Hi Team,
Below logic we are using to covert OCR converted pdf to PDF/A compliance. However after the conversion we noticed pdf become non searchable. We have tried Aspose online converter tool and able covert file to PDA/A without any issue. Please advise do we need to set any additional parameter to below code ? or please share us the code used in online converter application. Thanks.
Aspose-pdf-20.8.jar
Java 8
com.aspose.pdf.Document doc = new com.aspose.pdf.Document(new ByteArrayInputStream(FileUtils.readFileToByteArray(new File(“sample.pdf”))));
while(!doc.validate( new PdfFormatConversionOptions(PdfFormat.PDF_A_2U, ConvertErrorAction.Delete))){
doc.convert( new PdfFormatConversionOptions(PdfFormat.PDF_A_2U, ConvertErrorAction.Delete));
}
doc .save(“sample-pdf-a.pdf”);
The shared PDF (which you obtained from online app) is PDF/A_2A compliant whereas you are converting the document into PDF/A_2U via code snippet.
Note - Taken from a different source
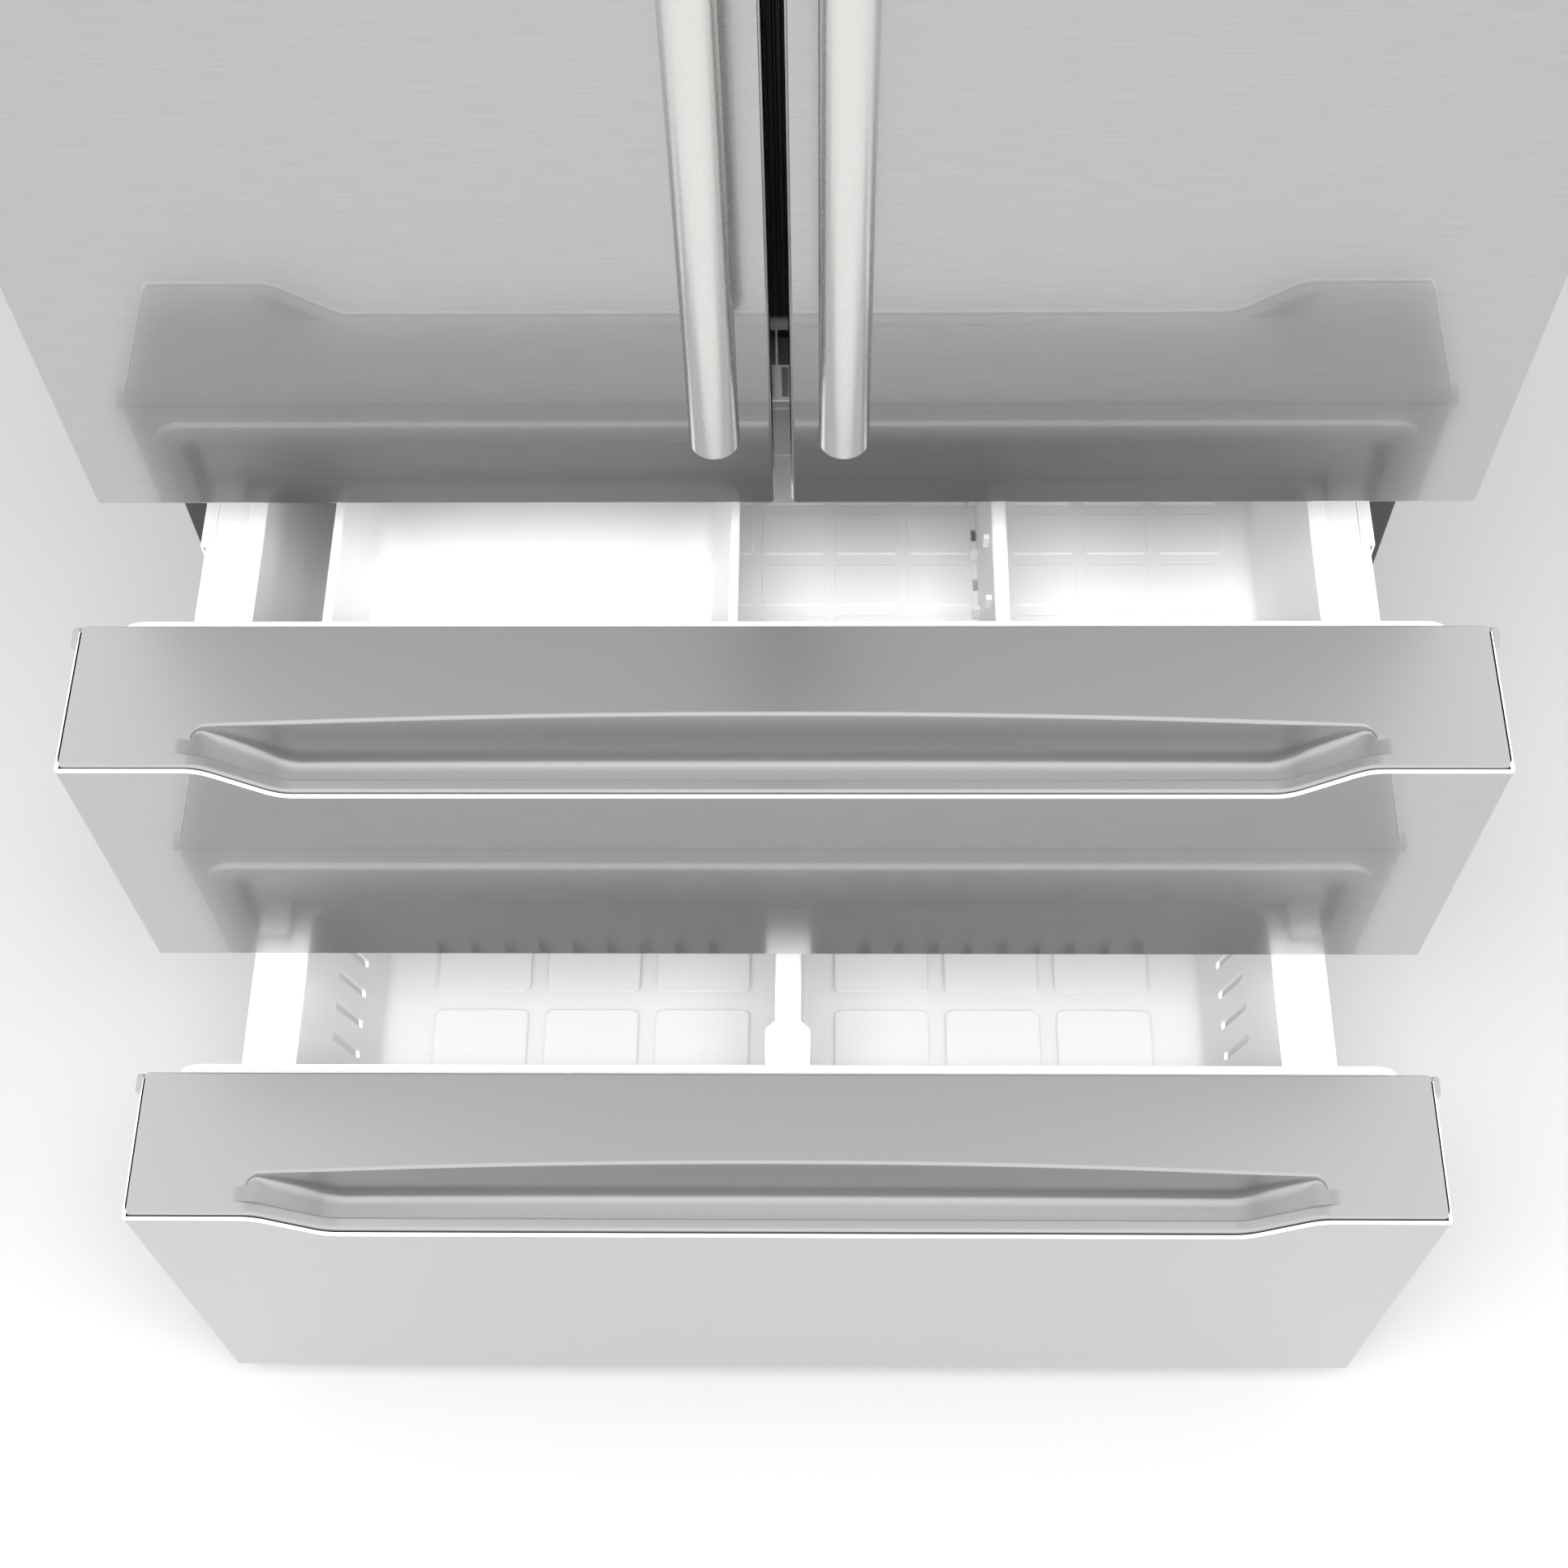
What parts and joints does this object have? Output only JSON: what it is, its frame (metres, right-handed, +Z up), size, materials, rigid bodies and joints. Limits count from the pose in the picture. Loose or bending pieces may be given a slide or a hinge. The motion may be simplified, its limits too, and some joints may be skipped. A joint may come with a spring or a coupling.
{
  "type": "french door refrigerator",
  "caption": "Free-standing steel refrigerator with hinged upper doors, bar handles and pull-out freezer drawers with pocket grips.",
  "frame": {"origin": "on the floor, mid-width, midway between the pulled-out lower drawer and the back", "axes": "+X to the right seen from the front, +Y to the back, +Z up"},
  "size_m": [0.917, 1.122, 1.778],
  "materials": {
    "brushed_stainless": "brushed along the width",
    "silver_cap": "silver-painted moulding",
    "case_paint": "fine-textured powder coat",
    "coated_steel": "white epoxy coat",
    "zinc_steel": "zinc plated",
    "liner_white": "vacuum formed",
    "white_plastic": "moulded",
    "clear_plastic": "clear moulded polystyrene",
    "dark_plastic": "moulded",
    "grey_plastic": "moulded",
    "gasket_grey": "soft magnetic gasket",
    "gasket_white": "soft magnetic gasket",
    "shelf_glass": "tempered",
    "foam": "foamed in place",
    "black_enamel": "gloss enamel",
    "fin_aluminium": "mill finish",
    "tyre_nylon": "moulded nylon"
  },
  "bodies": {
    "cabinet": {"outer_case": "case_paint", "back_panel": "zinc_steel", "base_frame": "case_paint", "insulation": "foam", "fridge_liner": "liner_white", "freezer_liner": "liner_white", "cross_rails": "white_plastic", "mullion_catch": "grey_plastic", "door_hinges": "zinc_steel", "hinge_covers": "dark_plastic", "kick_grille": "dark_plastic", "compressor": "black_enamel", "compressor_cover": "case_paint", "condenser": "fin_aluminium", "fan_motor": "black_enamel", "drip_pan": "dark_plastic", "cord_inlet": "dark_plastic", "shelf_frames": "white_plastic", "shelf_glass": "shelf_glass", "crispers": "clear_plastic", "air_duct": "white_plastic", "control_panel": "grey_plastic", "fixed_rails": "coated_steel"},
    "fan": {"condenser_fan": "white_plastic"},
    "left_foot": {"left_foot": "dark_plastic"},
    "right_foot": {"right_foot": "dark_plastic"},
    "left_roller": {"left_roller": "tyre_nylon"},
    "right_roller": {"right_roller": "tyre_nylon"},
    "left_door": {"left_door_skin": "brushed_stainless", "left_door_core": "foam", "left_door_liner": "liner_white", "left_door_caps": "dark_plastic", "left_door_gasket": "gasket_grey", "left_handle": "brushed_stainless", "left_door_bins": "clear_plastic"},
    "right_door": {"right_door_skin": "brushed_stainless", "right_door_core": "foam", "right_door_liner": "liner_white", "right_door_caps": "dark_plastic", "right_door_gasket": "gasket_grey", "right_handle": "brushed_stainless", "right_door_bins": "clear_plastic"},
    "flipper": {"flipper_mullion": "dark_plastic"},
    "upper_drawer": {"upper_skin": "brushed_stainless", "upper_caps": "silver_cap", "upper_inner_panel": "liner_white", "upper_gasket": "gasket_white", "upper_basket": "white_plastic", "upper_divider": "white_plastic", "upper_runners": "coated_steel"},
    "upper_mids": {"upper_mid_rails": "coated_steel"},
    "tray": {"ice_tray": "white_plastic"},
    "lower_drawer": {"lower_skin": "brushed_stainless", "lower_caps": "silver_cap", "lower_inner_panel": "liner_white", "lower_gasket": "gasket_white", "lower_basket": "white_plastic", "lower_divider": "white_plastic", "lower_runners": "coated_steel"},
    "lower_mids": {"lower_mid_rails": "coated_steel"}
  },
  "joints": [
    {"name": "left_door_hinge", "type": "hinge", "parent": "cabinet", "child": "left_door", "pos_m": [-0.43, -0.124, 0.7064], "axis": [0, 0, -1], "range_deg": [0, 120]},
    {"name": "right_door_hinge", "type": "hinge", "parent": "cabinet", "child": "right_door", "pos_m": [0.43, -0.124, 0.7064], "axis": [0, 0, 1], "range_deg": [0, 120]},
    {"name": "flipper_fold", "type": "hinge", "parent": "left_door", "child": "flipper", "pos_m": [-0.036, -0.038, 1.2], "axis": [0, 0, 1], "range_deg": [0, 90]},
    {"name": "upper_drawer_slide", "type": "slide", "parent": "cabinet", "child": "upper_drawer", "axis": [0, -1, 0], "range_m": [-0.199, 0.23]},
    {"name": "upper_mid_slide", "type": "slide", "parent": "cabinet", "child": "upper_mids", "axis": [0, -1, 0], "range_m": [-0.0995, 0.115]},
    {"name": "tray_slide", "type": "slide", "parent": "upper_drawer", "child": "tray", "axis": [1, 0, 0], "range_m": [-0.044, 0.158]},
    {"name": "lower_drawer_slide", "type": "slide", "parent": "cabinet", "child": "lower_drawer", "axis": [0, -1, 0], "range_m": [-0.397, 0.04]},
    {"name": "lower_mid_slide", "type": "slide", "parent": "cabinet", "child": "lower_mids", "axis": [0, -1, 0], "range_m": [-0.1985, 0.02]},
    {"name": "fan_spin", "type": "hinge", "parent": "cabinet", "child": "fan", "pos_m": [0.06, 0.4735, 0.126], "axis": [1, 0, 0], "continuous": true},
    {"name": "left_foot_turn", "type": "hinge", "parent": "cabinet", "child": "left_foot", "pos_m": [-0.4125, -0.032, 0], "axis": [0, 0, 1], "continuous": true},
    {"name": "right_foot_turn", "type": "hinge", "parent": "cabinet", "child": "right_foot", "pos_m": [0.4125, -0.032, 0], "axis": [0, 0, 1], "continuous": true},
    {"name": "left_roller_spin", "type": "hinge", "parent": "cabinet", "child": "left_roller", "pos_m": [-0.4075, 0.516, 0.025], "axis": [1, 0, 0], "continuous": true},
    {"name": "right_roller_spin", "type": "hinge", "parent": "cabinet", "child": "right_roller", "pos_m": [0.4075, 0.516, 0.025], "axis": [1, 0, 0], "continuous": true}
  ],
  "couplings": [
    {"joint": "upper_mid_slide", "follows": "upper_drawer_slide", "ratio": 0.5},
    {"joint": "lower_mid_slide", "follows": "lower_drawer_slide", "ratio": 0.5}
  ]
}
Nevertheless, we were able to notice the mentioned issue i.e. output document was not searchable anymore and have logged it as PDFJAVA-39766 in our issue tracking system. We will further look into its details and keep you informed about its rectification status. Please have patience and give us some time.
We really regret to inform that the issue has not been yet resolved due to other issues which were logged prior to it. However, we have recorded your concerns and will surely consider them during issue investigation. We will inform you once we have certain updates regarding issue rectification. Please give us some time.